Ambiguous language holds artistic value as it allows to express things that cannot, or should not, be outspokenly said. Not really buying into my own paranoia, in some situations, with some people, uncertainty weights heavy and the scale with which we assess ambiguity is already tilted. I guess time will straighten things out.
Once again the sun shines over the mountain ridge. It is a beautiful day and after a couple of days of rain, my skin immediately reacts to the radiation, leaving a blushing band over my cheeks. Sitting on the balcony of my temporary stay at Don Quijote’s drinking my morning coffee, I pleasantly acknowledge the beauty of life.
Yesterday we took a tour to the light-weight industry area scouting for a drill, wall paint and future furniture. Staring back is the first layer of paint in a now green kitchen. It looks fresh and inviting, but as I stood there painting I wished it was my place we were painting. Still homeless I feel like I am on vacation in the beautiful weather. Aiming to rectify the situation, me and a Belgium girl are looking for an apartment together. Having met her only briefly the combination gave of good vibes. Tomorrow the intention is to continue the hunt.
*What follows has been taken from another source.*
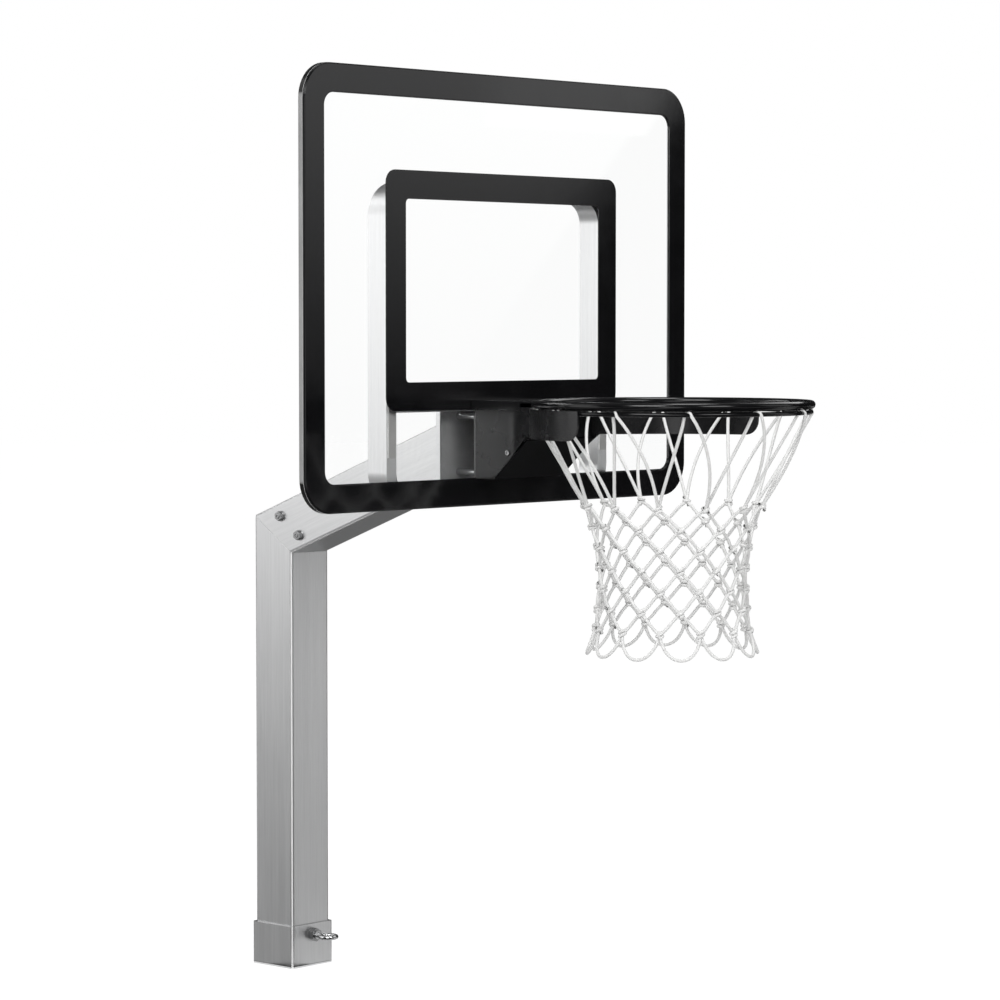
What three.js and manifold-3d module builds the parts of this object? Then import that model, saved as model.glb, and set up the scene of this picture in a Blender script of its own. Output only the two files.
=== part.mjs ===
// Poolside basketball hoop: a square post in a deck sleeve, an arm, a clear
// backboard and a breakaway rim with its net. Millimetres, +Z up, the pool and
// the shooter towards -Y, +X to the shooter's right. The origin is the centre
// of the deck sleeve's underside.
import * as THREE from "three";
import { mergeVertices } from "three/addons/utils/BufferGeometryUtils.js";
import Module from "manifold-3d";

const wasm = await Module();
wasm.setup();

// Fits shared by every piece
const seat = 0.3;
const overrun = 30;
const threadFit = 0.1;
const halfShare = 0.5;

// Post, sleeve and eye bolt
const post = { width: 101.6, wall: 4.8, corner: 6 };
const sleeve = { height: 82, wall: 4, clearance: 0.8, floor: 6, drainRadius: 6, drainOffset: 28 };
const foot = { flange: 4, plug: 24, clearance: 0.5 };
const boss = { flats: 23, length: 12, fromTop: 20.6, counterbore: 8 };
const pad = { radius: 7, thickness: 3, clearance: 0.6 };
const eyeBolt = {
  radius: 6, clearance: 0.3, eyeRadius: 15.6, barRadius: 4.3, neck: 12, collarRadius: 8.5, collar: 3,
};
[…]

September will be a busy month, with much work, apartment hunting, familiarization and all that fiddle that comes from being somewhere new. It is exiting and exhilarating.
In a different tone, a past approaches. Yesterday an email with unconventional word-use reached me. Often using language myself to say more than one thing simultaneous, the use of one word in particular left me pondering what exactly I had “signed up” for. If taken out of its written context, placed into the to me conceptual context and interpreted literally in the undeniable situational context, I would find myself in a position in which I have to “cancel my subscription”.
Now the kitchen improvement is to be continued by moving the old fridge to the basement. Ciao bellos!